- Information provided -
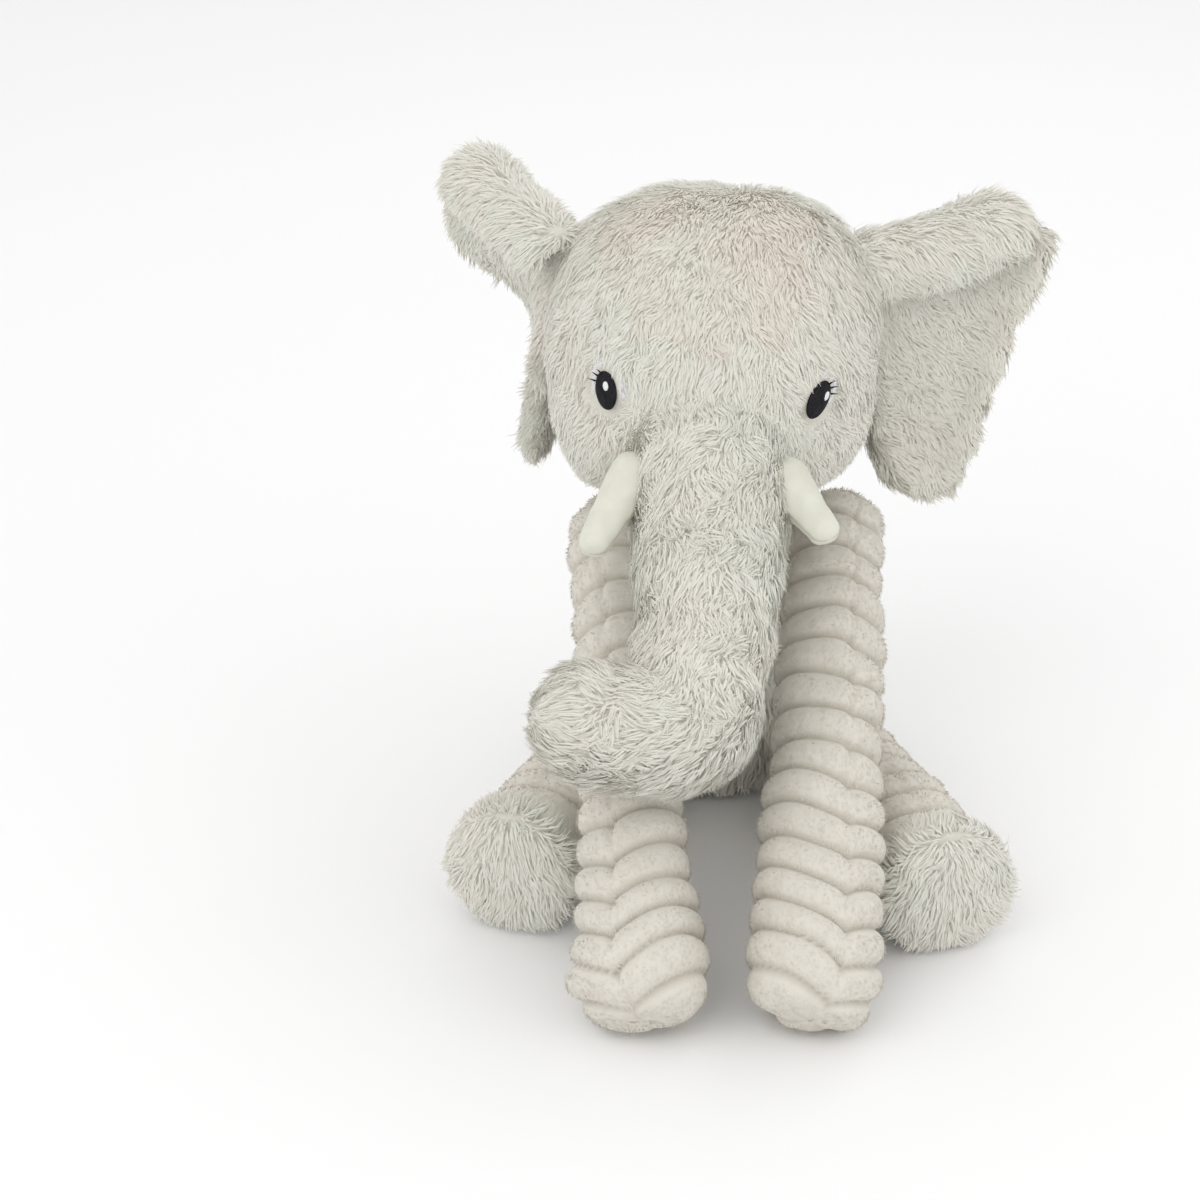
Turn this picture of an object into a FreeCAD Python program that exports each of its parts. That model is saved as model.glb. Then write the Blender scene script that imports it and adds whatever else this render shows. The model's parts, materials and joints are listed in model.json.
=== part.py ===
import FreeCAD, Part
import math
import os

# Seated stuffed elephant, built as a sewn toy: outer cloth panels, fillings inside
# them and stitched-on details.  Millimetres, +Z up, the face looks along -Y, +X is
# the toy's own left-hand side.  Origin: centre of the flat seat face under the body.

SHEET = "Sizes"

# alias, value, what it is
SIZES = [
    ("cloth", 2.5, "cover thickness, cloth and pile backing together"),
    ("slack", 0.3, "space between a cover and the filling in it"),
    ("joint_gap", 0.4, "space round each soft ball joint"),
    # body
    ("body_rx", 46, "body half width"),
    ("body_ry", 40, "body half depth"),
    ("body_rz", 74, "body half height of the full egg"),
    ("body_x", 0, "body centre"),
    ("body_y", 0, "body centre"),
    ("body_z", 56, "body centre height, so the flat seat is cut at zero"),
    ("bag_rx", 24, "pellet bag half width"),
    ("bag_rz", 15, "pellet bag half height"),
    ("bag_z", 24, "pellet bag centre height"),
    # neck and head
    ("neck_x", 0, "neck ball centre"),
    ("neck_y", -14, "neck ball centre"),
    ("neck_z", 127, "neck ball centre"),
    ("neck_rad", 24, "neck ball radius"),
    ("head_x", -7, "head centre"),
    ("head_y", -30, "head centre"),
    ("head_z", 189.5, "head centre"),
    ("head_rx", 62, "head half width"),
    ("head_ry", 58, "head half depth"),
    ("head_rz", 56, "head half height"),
    ("gusset_half", 27, "half width of the centre panel over the head"),
    # eyes
    ("eye_w", 5.2, "pupil half width"),
    ("eye_tall", 7.2, "pupil half height"),
    ("eye_proud", 1.5, "how far the embroidery stands off the face"),
    ("halo_w", 9.5, "pale patch half width"),
    ("halo_tall", 10.5, "pale patch half height"),
    ("halo_proud", 0.8, "how far the pale patch stands off the face"),
    ("halo_up", 2.5, "pale patch centre over the pupil's"),
    ("glint_w", 1.6, "white highlight half width"),
    ("glint_tall", 2.3, "white highlight half height"),
    ("glint_proud", 0.6, "white highlight half thickness"),
    ("glint_side", 1.2, "highlight centre beside the pupil's"),
    ("glint_up", 2.2, "highlight centre over the pupil's"),
    ("glint_out", 1.3, "highlight centre off the face"),
    ("lash_rad", 0.45, "lash thread radius"),
    ("lash_long", 3.8, "lash length"),
    ("lash_gap", 0.8, "lash root outside the pupil's rim"),
    ("lash_out", 1.2, "lash root off the face"),
    ("lash_rise", 0.1, "slope of a lash away from the face"),
    # trunk, from the root in the face to the curled tip
    ("root_x", -8, "trunk root inside the face"),
    ("root_y", -56, "trunk root inside the face"),
    ("root_z", 172, "trunk root inside the face"),
    ("lift_x", -8, "upper trunk joint"),
    ("lift_y", -92, "upper trunk joint"),
    ("lift_z", 146, "upper trunk joint"),
    ("sway_x", -10, "lower trunk joint"),
    ("sway_y", -124, "lower trunk joint"),
    ("sway_z", 121, "lower trunk joint"),
    ("bend_x", -16, "trunk bend"),
    ("bend_y", -153, "trunk bend"),
    ("bend_z", 99.5, "trunk bend"),
    ("tip_x", -49, "centre of the rounded trunk tip"),
    ("tip_y", -159, "centre of the rounded trunk tip"),
    ("tip_z", 104, "centre of the rounded trunk tip"),
    ("collar_rad", 33, "trunk radius in the face"),
    ("collar_end_rad", 28, "trunk radius at the first joint's rim"),
    ("collar_back", 12, "rim of the collar, back from the first joint"),
    ("lift_rad", 25, "trunk radius at the first joint"),
    ("sway_rad", 23, "trunk radius at the second joint"),
    ("sway_start", 8, "rim of the lower trunk, past the second joint"),
    ("bend_rad", 21.5, "trunk radius at the bend"),
    ("tip_rad", 20, "trunk tip radius"),
    # tusks: the toy's right tusk is on -X
    ("tusk_rad", 7.2, "tusk root radius"),
    ("tusk_end_rad", 4.5, "tusk tip radius"),
    ("tusk_cloth", 1.2, "tusk cloth thickness"),
    ("tuskR_x", -34.5, "right tusk root"),
    ("tuskR_y", -86, "right tusk root"),
    ("tuskR_z", 161, "right tusk root"),
    ("tuskRend_x", -48, "right tusk tip"),
    ("tuskRend_y", -108, "right tusk tip"),
    ("tuskRend_z", 145, "right tusk tip"),
    ("tuskL_x", 16.5, "left tusk root"),
    ("tuskL_y", -86, "left tusk root"),
    ("tuskL_z", 160, "left tusk root"),
    ("tuskLend_x", 30.5, "left tusk tip"),
    ("tuskLend_y", -108, "left tusk tip"),
    ("tuskLend_z", 149.5, "left tusk tip"),
    # ears: outline points are (out from the root, height over the root's middle)
    ("ear_off", 3.5, "ear root axis outside the side of the head"),
    ("ear_y", -22, "ear root axis"),
    ("ear_z", 188, "middle of the ear root"),
    ("ear_thick", 12, "ear thickness"),
    ("ear_root_rad", 7, "rolled root seam radius"),
    ("ear_root_low", -28, "lower end of the root seam"),
    ("ear_root_tall", 60, "length of the root seam"),
    ("ear_fold_rad", 12, "folded top edge radius"),
    ("ear_fold_u", 47, "folded edge, reach from the root"),
    ("ear_fold_low", 26, "folded edge, height at the root"),
    ("ear_fold_high", 42, "folded edge, height at the tip"),
    ("ear_groove_rad", 7.4, "groove in the head for the root seam"),
    ("ear_groove_low", -65, "lower end of the groove"),
    ("ear_groove_tall", 130, "length of the groove"),
    ("ear_core", 0.55, "size of the wadding against the ear's outline"),
    ("ear_core_u", 24, "middle of the wadding, out from the root"),
    ("ear_core_v", -3, "middle of the wadding, height"),
    ("ear_core_thick", 6, "pocket for the wadding"),
    ("ear_sweepL", 8, "left ear, degrees swept back at rest"),
    ("ear_sweepR", 60, "right ear, degrees swept back at rest"),
    ("ear_perkL", 0, "left ear, extra height of the folded edge at its tip"),
    ("ear_perkR", 10, "right ear, extra height of the folded edge at its tip"),
    ("ear_fold_in", 2, "folded edge, start out from the root axis"),
    ("ear_fold_trim", 3, "folded edge trimmed this far out from the root axis"),
    ("ear_core_play", 0.01, "share by which the wadding is smaller than its pocket"),
    # arms: shoulder ball and rounded paw end
    ("armR_x", -40, "right shoulder"),
    ("armR_y", -28, "right shoulder"),
    ("armR_z", 112, "right shoulder"),
    ("pawR_x", -33, "right arm end"),
    ("pawR_y", -180, "right arm end"),
    ("pawR_z", 23, "right arm end"),
    ("armL_x", 42, "left shoulder"),
    ("armL_y", -28, "left shoulder"),
    ("armL_z", 113, "left shoulder"),
    ("pawL_x", 26, "left arm end"),
    ("pawL_y", -180, "left arm end"),
    ("pawL_z", 23, "left arm end"),
    ("arm_rad", 17.5, "arm radius at the shoulder"),
    ("paw_rad", 23, "arm radius at its end"),
    # legs: hip ball and foot
    ("legR_x", -42, "right hip"),
    ("legR_y", -32, "right hip"),
    ("legR_z", 24, "right hip"),
    ("footR_x", -80, "right foot end"),
    ("footR_y", -126, "right foot end"),
    ("footR_z", 24, "right foot end"),
    ("legL_x", 42, "left hip"),
    ("legL_y", -32, "left hip"),
    ("legL_z", 24, "left hip"),
    ("footL_x", 78, "left foot end"),
    ("footL_y", -140, "left foot end"),
    ("footL_z", 24, "left foot end"),
    ("leg_rad", 21, "leg radius at the hip"),
    ("foot_rad", 24, "leg radius at the foot"),
    ("sole_thick", 5, "furry sole thickness"),
    ("sole_round", 3, "rounding of the sole's rim"),
    # tail
    ("tail_x", 0, "tail root"),
    ("tail_y", 41, "tail root"),
    ("tail_z", 29, "tail root"),
    ("tailend_x", 0, "tail end inside the tuft"),
    ("tailend_y", 72, "tail end inside the tuft"),
    ("tailend_z", 10.5, "tail end inside the tuft"),
    ("tail_rad", 7, "tail radius at the root"),
    ("tail_end_rad", 5.5, "tail radius in the tuft"),
    ("tuft_rad", 9, "tuft radius"),
    ("tuft_long", 13, "tuft half length"),
    ("tuft_y", 78, "tuft centre"),
    ("tuft_z", 9, "tuft centre"),
]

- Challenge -
Starting at the first line of the data above, please restate word for word every line up to and including the one that holds "# the toy's", and add nothing else.

- Completed task -
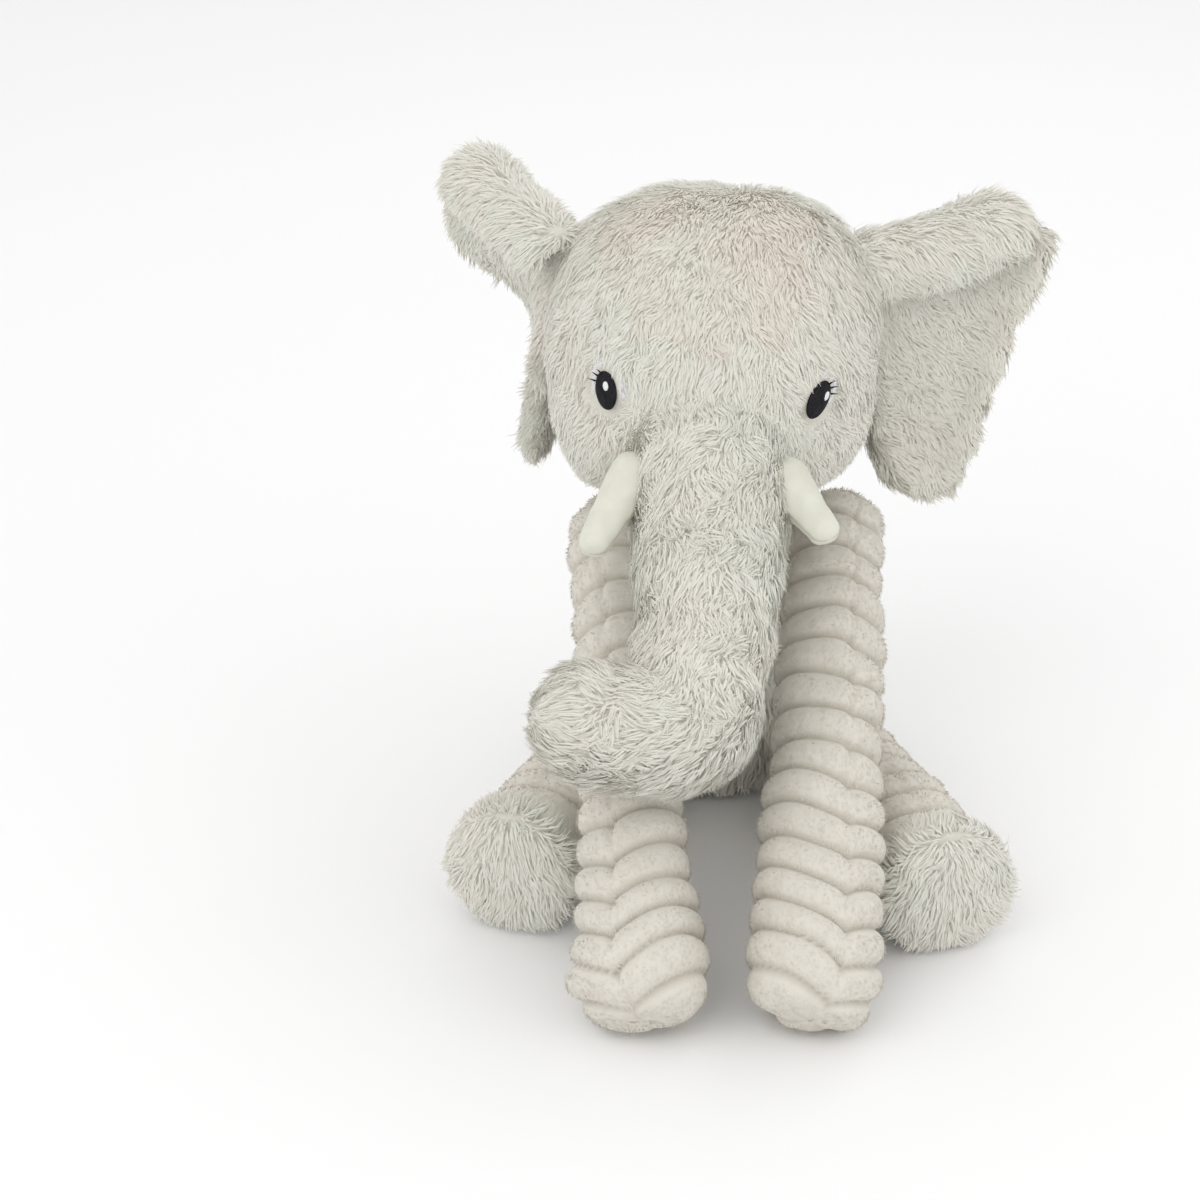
Turn this picture of an object into a FreeCAD Python program that exports each of its parts. That model is saved as model.glb. Then write the Blender scene script that imports it and adds whatever else this render shows. The model's parts, materials and joints are listed in model.json.
=== part.py ===
import FreeCAD, Part
import math
import os

# Seated stuffed elephant, built as a sewn toy: outer cloth panels, fillings inside
# them and stitched-on details.  Millimetres, +Z up, the face looks along -Y, +X is
# the toy's own left-hand side.  Origin: centre of the flat seat face under the body.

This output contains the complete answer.